12. The apparatus of claim 10, wherein the first and third lines are two odd number rows of the display screen, and the second and fourth lines are two even number rows of the display screen.

13. The apparatus of claim 10, wherein the first and third lines are two odd number columns of the display screen, and the second and fourth lines are two even number columns of the display screen.

14. The apparatus of claim 10, wherein the memory device has an original memory access rate before being divided into the plurality of sub-memory units, the memory device has a target memory access rate being a multiple of the original memory access rate of the memory device by an integer factor after being divided into the plurality of sub-memory units, and a number of the plurality of sub-memory units of the memory device is a multiple of the integer factor by another integer factor which is not less than two.

15. The apparatus of claim 10, wherein the memory device has an original memory access rate before being divided into the plurality of sub-memory units, the memory device has a target memory access rate being a multiple of the original memory access of the memory device by an integer factor after being divided into the plurality of sub-memory units, and a number of the plurality of leading pixels is smaller than the integer factor.

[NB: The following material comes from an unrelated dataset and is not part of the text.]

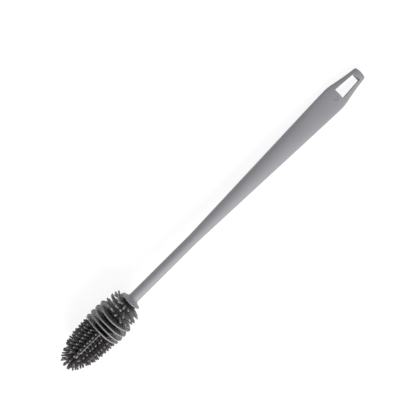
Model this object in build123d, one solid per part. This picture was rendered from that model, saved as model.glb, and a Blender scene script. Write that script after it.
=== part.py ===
from build123d import *

import math
import os

# A long bottle brush: a moulded polypropylene handle with a soft silicone head on its end.
#
# The brush is first drawn on its own axis, X. X = 0 is the face of the handle's flange that the
# head butts against, the hanging loop is at +X and the bristle tips are at -X, and the loop's
# broad faces look along +Z and -Z. It is then laid down as it comes to rest: on the lowest of the
# head's soft fins, which its weight presses a little flat, and on the end of the loop. What it
# lies on is at Z = 0. All sizes are in millimetres.

# ---- Handle: shank, grip and loop ----
shank_diameter = 8.35
shank_length = 67.5  # from the flange to where the grip starts to widen
grip_length = 154.5  # from there to the shoulder
grip_width = 20.05  # at the shoulder, where the grip's sides would meet the loop's
grip_thickness = 10.2
grip_thickest = 0.62  # the thickest place, as a share of the way from shank to shoulder
shoulder_rounding = 0.8  # how far the shoulder's corner is rounded away
loop_length = 26.3  # from the shoulder to the end
loop_end_width = 10.8
loop_waist = 0.9  # how far the loop's sides curve in from straight, both together
loop_thickness = 6.2
end_edge_radius = 1.4
oval_spacing = 4.0  # between the ovals that shape the grip and the loop

# ---- Handle: hanging hole and gate mark ----
hole_end_bar = 4.5  # from the hole to the end of the handle
hole_length = 19.2
hole_narrow_width = 6.6
hole_wide_width = 9.4
gate_mark_diameter = 3.8
gate_mark_depth = 0.35
gate_mark_gap = 2.2  # from the rim of the mark to the hole

# ---- Handle: flange and the spigot inside the head ----
flange_diameter = 17.2
flange_rim = 0.9
flange_rim_rounding = 0.225  # how far the rim's two edges are rounded in from its full diameter
flange_flare = 3.2  # from the head's face of the flange to where its flare meets the shank
flare_bend_along = 0.3  # a point on the hollow flare, as a share of the way from rim to shank
flare_bend_out = 0.45  # how far out that point lies, as a share of the way from shank to rim
spigot_diameter = 7.0
spigot_length = 56.0
barb_diameter = 8.8
barb_length = 2.4
barb_pitch = 12.0
barb_count = 3
spigot_clearance = 0.05

# ---- Head: core, fins and ribs ----
core_diameter = 13.0
core_length = 63.2
nose_length = 18.0  # the part of the core that tapers to the round nose
fin_diameters = (31.6, 32.2, 32.4, 32.3)
first_fin = 16.3  # from the flange to the middle of the first fin
fin_pitch = 4.65
fin_thickness = 1.1
fin_root_radius = 0.8
rib_width = 1.15
rib_height = 2.6
rib_length = 27.0  # from the last fin towards the nose
parting_ridge_width = 0.5
parting_ridge_height = 0.35
fin_give = 0.3  # how far the lowest fin is pressed flat where the brush lies on it

# ---- Head: bristles ----
bristle_root_diameter = 1.75
bristle_tip_diameter = 1.45
bristle_sunk = 0.8  # how deep a bristle's root lies in the core
columns = 16
tuft_first_ring = 3.9
tuft_ring_pitch = 4.5
tuft_bristle_lengths = (7.2, 7.7, 8.1)
body_first_ring = 32.6
body_ring_pitch = 3.05
body_bristle_lengths = (9.1, 9.0, 8.9, 8.75, 8.6, 8.45, 8.15, 7.85)
# Rings on the nose: angle round the nose from its start, bristles in the ring, bristle length.
nose_rings = (
    (33.0, 16, 7.3),
    (49.0, 16, 7.2),
    (63.0, 12, 7.5),
    (75.0, 8, 7.9),
    (84.5, 4, 7.8),
)

# ---- Sizes that follow ----
core_radius = core_diameter / 2
grip_start = shank_length
shoulder = grip_start + grip_length
handle_end = shoulder + loop_length
hole_end = handle_end - hole_end_bar
hole_start = hole_end - hole_length
fin_places = [first_fin + fin_pitch * i for i in range(len(fin_diameters))]
head_reach = max(fin_diameters)  # more than anything on the head stands out from the axis
same_place = 0.01  # corners nearer than this to a fin's root are that root


def handle_width(x):
    """Width of the handle at x: two side lines, the loop's curved in, with a rounded shoulder."""
    widening = (grip_width - shank_diameter) / grip_length
    grip_side = shank_diameter + widening * (x - grip_start)
    along = (handle_end - x) / loop_length
    loop_side = loop_end_width + (grip_width - loop_end_width) * along
    loop_side -= 4 * loop_waist * along * (1 - along)
    gap = grip_side - loop_side
    return (grip_side + loop_side - math.sqrt(gap**2 + (2 * shoulder_rounding) ** 2)) / 2


def handle_thickness(x):
    """Thickness of the handle at x: swelling from the shank into the grip, thinning into the loop."""
    peak = grip_start + grip_thickest * grip_length
    if x < peak:
        share = (x - grip_start) / (peak - grip_start)
        low = shank_diameter
    else:
        share = min((hole_start - x) / (hole_start - peak), 1.0)
        share = max(share, 0.0)
        low = loop_thickness
    return low + (grip_thickness - low) * share**2 * (3 - 2 * share)


def section(x, width, thickness):
    """An oval face square to the brush's axis."""
    return Plane((x, 0, 0), x_dir=(0, 1, 0), z_dir=(1, 0, 0)) * Ellipse(width / 2, thickness / 2)


def grip_and_loop():
    """The oval body from the shank to the end, lofted through evenly spaced ovals."""
    steps = math.ceil((handle_end - grip_start) / oval_spacing)
    ovals = [section(grip_start, shank_diameter, shank_diameter)]
    for i in range(1, steps + 1):
        x = grip_start + (handle_end - grip_start) * i / steps
        ovals.append(section(x, handle_width(x), handle_thickness(x)))
    body = loft(ovals)
    end_edges = body.faces().sort_by(Axis.X)[-1].edges()
    return fillet(end_edges, end_edge_radius)


def hanging_hole():
    """The wedge-shaped hole through the loop, wide side towards the grip."""
    outline = Polyline(
        (hole_start, -hole_wide_width / 2),
        (hole_end, -hole_narrow_width / 2),
        (hole_end, hole_narrow_width / 2),
        (hole_start, hole_wide_width / 2),
        close=True,
    )
    return extrude(make_face(outline), loop_thickness, both=True)


def gate_mark():
    """The shallow round recess left where the plastic entered the mould, on the upper face."""
    radius = gate_mark_diameter / 2
    x = hole_start - gate_mark_gap - radius
    floor = handle_thickness(x) / 2 - gate_mark_depth
    return Pos(x, 0, floor) * extrude(Circle(radius), grip_thickness)


def flange_and_shank():
    """The round shank with its flared flange, turned about the axis."""
    shank_radius = shank_diameter / 2
    rim_radius = flange_diameter / 2
    rim_edge = rim_radius - flange_rim_rounding
    flare_top = (flange_flare, shank_radius)
    flare_bend = (
        flange_rim + (flange_flare - flange_rim) * flare_bend_along,
        shank_radius + (rim_radius - shank_radius) * flare_bend_out,
    )
    lines = [
        Polyline((0, 0), (0, rim_edge)),
        ThreePointArc((0, rim_edge), (flange_rim / 2, rim_radius), (flange_rim, rim_edge)),
        ThreePointArc((flange_rim, rim_edge), flare_bend, flare_top),
        Polyline(flare_top, (grip_start, shank_radius), (grip_start, 0), (0, 0)),
    ]
    return revolve(make_face(lines), Axis.X)


def spigot(extra):
    """The barbed pin inside the head, along -X, with its radii and end made larger by extra."""
    pin_radius = spigot_diameter / 2 + extra
    barb_radius = barb_diameter / 2 + extra
    straight = spigot_length - spigot_diameter / 2
    pin = Polyline((0, 0), (0, pin_radius), (-straight, pin_radius))
    end = ThreePointArc(
        (-straight, pin_radius),
        (-straight - pin_radius * math.sin(math.pi / 4), pin_radius * math.cos(math.pi / 4)),
        (-straight - pin_radius, 0),
    )
    back = Polyline((-straight - pin_radius, 0), (0, 0))
    profile = make_face([pin, end, back])
    for i in range(barb_count):
        x = -barb_pitch * (i + 1) + barb_length / 2
        barb = Polyline(
            (x + extra, 0),
            (x + extra, barb_radius),
            (x - barb_length - extra, pin_radius),
            (x - barb_length - extra, 0),
            close=True,
        )
        profile += make_face(barb)
    return revolve(profile, Axis.X)


def make_handle():
    """The whole handle, one moulding."""
    body = flange_and_shank() + grip_and_loop() + spigot(0)
    return body - hanging_hole() - gate_mark()


def core_outline(extra):
    """Half of the core's lengthwise section, along -X, standing proud by extra."""
    nose_start = -(core_length - nose_length)
    radius = core_radius + extra
    nose = nose_length + extra
    side = Polyline((0, 0), (0, radius), (nose_start, radius))
    nose_curve = EllipticalCenterArc((nose_start, 0), nose, radius, 90, arc_size=90)
    back = Polyline((nose_start - nose, 0), (0, 0))
    return make_face([side, nose_curve, back])


def core_with_fins():
    """The core and its thin round fins, turned about the axis as one."""
    profile = core_outline(0)
    roots = []
    for place, diameter in zip(fin_places, fin_diameters):
        fin_height = diameter / 2
        rim = fin_thickness / 2
        fin = Pos(-place, (fin_height - rim) / 2) * Rectangle(fin_thickness, fin_height - rim)
        profile += fin + Pos(-place, fin_height - rim) * Circle(rim)
        roots += [-place - rim, -place + rim]
    corners = [
        corner
        for corner in profile.vertices()
        if abs(corner.Y - core_radius) < same_place
        and min(abs(corner.X - root) for root in roots) < same_place
    ]
    return revolve(fillet(corners, fin_root_radius), Axis.X)


def proud_strip(height, width, start, end):
    """A strip standing proud of the core, above and below, from start to end along -X."""
    blank = revolve(core_outline(height), Axis.X)
    slab = Pos(-(start + end) / 2, 0, 0) * Box(end - start, width, 2 * head_reach)
    return blank & slab


def parting_ribs():
    """The two scraper ribs where the mould halves met, and the low ridge over the nose."""
    last_fin = fin_places[-1]
    ribs = proud_strip(rib_height, rib_width, last_fin, last_fin + rib_length)
    ridge = proud_strip(
        parting_ridge_height, parting_ridge_width, last_fin, core_length + parting_ridge_height
    )
    return [ribs, ridge]


def bristle(length):
    """One bristle standing on Z = 0 along +Z, tapered, with a round tip and a sunken root."""
    root = bristle_root_diameter / 2
    tip = bristle_tip_diameter / 2
    side = Polyline((0, 0, -bristle_sunk), (root, 0, -bristle_sunk), (tip, 0, length - tip))
    cap = ThreePointArc(
        (tip, 0, length - tip),
        (tip * math.sin(math.pi / 4), 0, length - tip + tip * math.cos(math.pi / 4)),
        (0, 0, length),
    )
    back = Polyline((0, 0, length), (0, 0, -bristle_sunk))
    return revolve(make_face([side, cap, back]), Axis.Z)


def bristle_ring(place, radius, lean, count, length):
    """A ring of bristles rooted at a radius, leaning towards the nose, none on the parting plane."""
    one = bristle(length)
    ring = []
    for i in range(count):
        turn = Rot((i + 0.5) * 360 / count, 0, 0)
        ring.append(turn * Pos(-place, 0, radius) * Rot(0, -lean, 0) * one)
    return ring


def nose_radius(place):
    """The core's radius at a distance from the flange, and how far its surface leans there."""
    along = max(place - (core_length - nose_length), 0)
    share = along / nose_length
    radius = core_radius * math.sqrt(1 - share**2)
    lean = math.degrees(math.atan2(share / nose_length, radius / core_radius**2))
    return radius, lean


def all_bristles():
    """Every bristle: the tuft above the fins, the rings below them and the rings on the nose."""
    found = []
    for i, length in enumerate(tuft_bristle_lengths):
        found += bristle_ring(tuft_first_ring + tuft_ring_pitch * i, core_radius, 0, columns, length)
    for i, length in enumerate(body_bristle_lengths):
        place = body_first_ring + body_ring_pitch * i
        radius, lean = nose_radius(place)
        found += bristle_ring(place, radius, lean, columns, length)
    for angle, count, length in nose_rings:
        place = core_length - nose_length + nose_length * math.sin(math.radians(angle))
        radius, lean = nose_radius(place)
        found += bristle_ring(place, radius, lean, count, length)
    return found


def make_head():
    """The whole head, one moulding with a bore that fits the spigot."""
    solid = core_with_fins().fuse(*parting_ribs(), *all_bristles())
    return solid - spigot(spigot_clearance)


def rest_tilt():
    """How far the axis leans when the brush lies on its lowest fin and on the end of the loop."""
    end_drop = handle_thickness(handle_end) / 2
    slopes = [
        (diameter / 2 - fin_give - end_drop) / (handle_end - end_edge_radius + place)
        for place, diameter in zip(fin_places, fin_diameters)
    ]
    return math.degrees(math.atan(max(slopes)))


def lay_down(handle, head):
    """Lays the two parts to rest: fins pressed flat, the middle of their box over the origin."""
    turn = Rot(0, rest_tilt(), 0)
    handle = turn * handle
    head = turn * head
    surface = handle.bounding_box().min.Z
    under = Pos(0, 0, surface - head_reach / 2) * Box(2 * handle_end, 2 * head_reach, head_reach)
    head = head - under
    box = Compound(children=[Compound([handle, head])]).bounding_box()
    shift = Pos(-box.center().X, -box.center().Y, -surface)
    return shift * handle, shift * head


if __name__ == "__main__":
    handle, head = lay_down(make_handle(), make_head())
    os.makedirs("parts", exist_ok=True)
    export_step(handle, "parts/handle.step")
    export_step(head, "parts/brush_head.step")
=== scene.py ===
import logging
import math
from dataclasses import dataclass
from enum import Enum
from typing import Any, NamedTuple, Optional

import bpy
import numpy as np
from mathutils import Matrix, Vector


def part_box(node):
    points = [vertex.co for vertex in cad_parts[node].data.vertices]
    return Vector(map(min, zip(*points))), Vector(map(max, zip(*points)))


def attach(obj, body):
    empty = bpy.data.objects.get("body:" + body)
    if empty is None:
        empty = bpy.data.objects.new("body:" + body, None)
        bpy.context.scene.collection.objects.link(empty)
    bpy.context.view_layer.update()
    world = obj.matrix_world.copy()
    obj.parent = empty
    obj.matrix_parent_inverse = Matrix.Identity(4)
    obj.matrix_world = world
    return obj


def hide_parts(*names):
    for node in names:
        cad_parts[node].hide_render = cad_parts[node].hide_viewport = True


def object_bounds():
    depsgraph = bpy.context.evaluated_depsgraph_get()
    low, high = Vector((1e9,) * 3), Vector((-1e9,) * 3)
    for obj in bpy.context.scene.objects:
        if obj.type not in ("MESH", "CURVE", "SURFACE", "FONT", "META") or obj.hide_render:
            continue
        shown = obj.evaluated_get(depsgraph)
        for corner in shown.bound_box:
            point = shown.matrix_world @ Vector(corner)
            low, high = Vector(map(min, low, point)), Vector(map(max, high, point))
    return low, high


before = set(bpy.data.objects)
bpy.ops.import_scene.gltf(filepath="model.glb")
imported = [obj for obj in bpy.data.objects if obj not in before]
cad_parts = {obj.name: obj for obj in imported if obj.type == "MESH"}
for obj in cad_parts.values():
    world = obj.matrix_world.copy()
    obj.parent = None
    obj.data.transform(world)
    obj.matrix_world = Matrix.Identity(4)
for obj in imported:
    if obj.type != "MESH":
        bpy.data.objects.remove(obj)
CAD_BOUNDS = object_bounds()

LOG = logging.getLogger("bottle_brush")
MM = 0.001  # Blender's metres in one millimetre


# ---- Colours and nodes ----


def linear(colour: str) -> tuple[float, float, float, float]:
    """Turns an sRGB hex colour into the linear colour that shaders use.

    Args:
        colour: The colour as "#RRGGBB".

    Returns:
        Linear red, green and blue, and an alpha of 1.
    """
    channels = [int(colour[i : i + 2], 16) / 255 for i in (1, 3, 5)]
    straight = [c / 12.92 if c <= 0.04045 else ((c + 0.055) / 1.055) ** 2.4 for c in channels]
    return (*straight, 1.0)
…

16. The apparatus of claim 10, wherein the memory controller further stores addresses corresponding to the plurality of leading pixels into the specific storage device.

17. The apparatus of claim 16, wherein the specific storage device includes a plurality of flip-flops for storing the pixel data and the addresses of the plurality of leading pixels.

18. The apparatus of claim 16, wherein when the active window is adjusted, the memory controller further stores the pixel data of the plurality of leading pixels stored in the specific storage device into the memory device according to the addresses of the plurality of leading pixels stored in the specific storage device.